I can’t believe this,” the printer said. “We’ve bent over backwards for these people for years, and they go with someone else over a $10 price difference. What happened to loyalty? What happened to keeping your business with the printer who earned it?”
Those are good questions, but they raise a few more good questions, starting with, “How exactly did you earn their business,” and then finishing with, “Are you sure they agree?”
I think printers and customers can have very different perspectives on a printer’s performance. From the printer’s perspective, “I haven’t heard any complaints” seems to qualify as a rock solid relationship. From the buyer’s perspective, there’s a lot of opportunity for little things to add up to a less than satisfactory association.
Think about this for just a moment. It’s pretty well established that Murphy’s Law runs wild in the printing industry, and that just about every order is an accident looking for a place to happen. That’s not an indictment of your print shop, it’s just a fact of life in any job shop, custom manufacturing business. There’s a lot that can go wrong, affecting quality, or service, or both.
Now think about this. Your best customers give you the most chances to screw up. The confluence of Murphy’s Law and multiple chances makes it likely that your best customers see you at less than your best far more frequently than you probably want to think. So yes, you may bend over backwards for them on some occasions, but if you also let them down on other occasions, they probably see all that as balancing out—at best!
Here’s an exercise that might help you to understand this dynamic a little better. On clean sheet of paper, write down the names of your two or three best customers, and then for each of them, assign yourself a point for everything you’ve done in the last 30 days that you think represents “earning their business.” Now deduct two points for everything you’ve done that may have had the opposite effect. Be objective—what we’re looking for here is the opposite of denial. I think you may find that you’ve done less to deserve loyalty than you originally thought.
By the way, it may not be fair, but letting them down does carry twice as much weight as bending over backwards for them. Remember that there’s money involved in this! You don’t get any points for meeting their expectations (i.e.: giving them what they paid for). You do get a point for anything they perceive as exceeding their expectations, but you lose that point and at least one more if you let them down.
Please note the words they perceive. Ultimately, your perspective on value and loyalty is meaningless if it doesn’t conform to theirs. If you think you did something that deserves a loyalty point and they don’t agree, then you don’t get the point you think you deserve. And if they think you let them down, even though you don’t agree, you still lose at least two points. They say beauty is in the eye of the beholder. They should say that value is in the eye of the buyer. Sellers can talk about value, but it’s ultimately the buyer who decides.
I spoke with another printer recently who told me about a “ridiculous” problem he just encountered with a customer. “I couldn’t believe he got all bent out of shape about it,” he said. “Sure, it wasn’t quite what he wanted, but it’ll do what he needs it to do.”

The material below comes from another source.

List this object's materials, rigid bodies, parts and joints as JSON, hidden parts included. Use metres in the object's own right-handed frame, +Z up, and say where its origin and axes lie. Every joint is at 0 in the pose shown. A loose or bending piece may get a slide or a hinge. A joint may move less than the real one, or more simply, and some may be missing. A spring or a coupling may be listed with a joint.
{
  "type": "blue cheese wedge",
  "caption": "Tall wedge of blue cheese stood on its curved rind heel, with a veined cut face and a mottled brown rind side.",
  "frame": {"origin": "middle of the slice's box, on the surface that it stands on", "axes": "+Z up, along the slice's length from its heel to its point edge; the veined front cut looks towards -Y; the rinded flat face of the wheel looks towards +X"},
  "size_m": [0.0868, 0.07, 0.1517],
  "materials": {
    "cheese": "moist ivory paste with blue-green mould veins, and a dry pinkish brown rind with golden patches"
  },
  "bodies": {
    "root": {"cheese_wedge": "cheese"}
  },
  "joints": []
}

I’m not accusing you of sharing that attitude, but I hope you’ll agree that this printer didn’t earn any loyalty in that exchange. I can assure you that he doesn’t see the problem. I hope that you do.
As with so many things in life, the solution to the “loyalty problem” lies in better communication. As a starting point, don’t assume that your customers are happy and, therefore, loyal. Get out there and ask them how they feel about the quality and service they’ve been getting from you and, beyond that, how they feel about the overall value you provide. Tell them that you value their business, but you don’t want to presume their satisfaction and loyalty. Ask them to tell you exactly how they feel.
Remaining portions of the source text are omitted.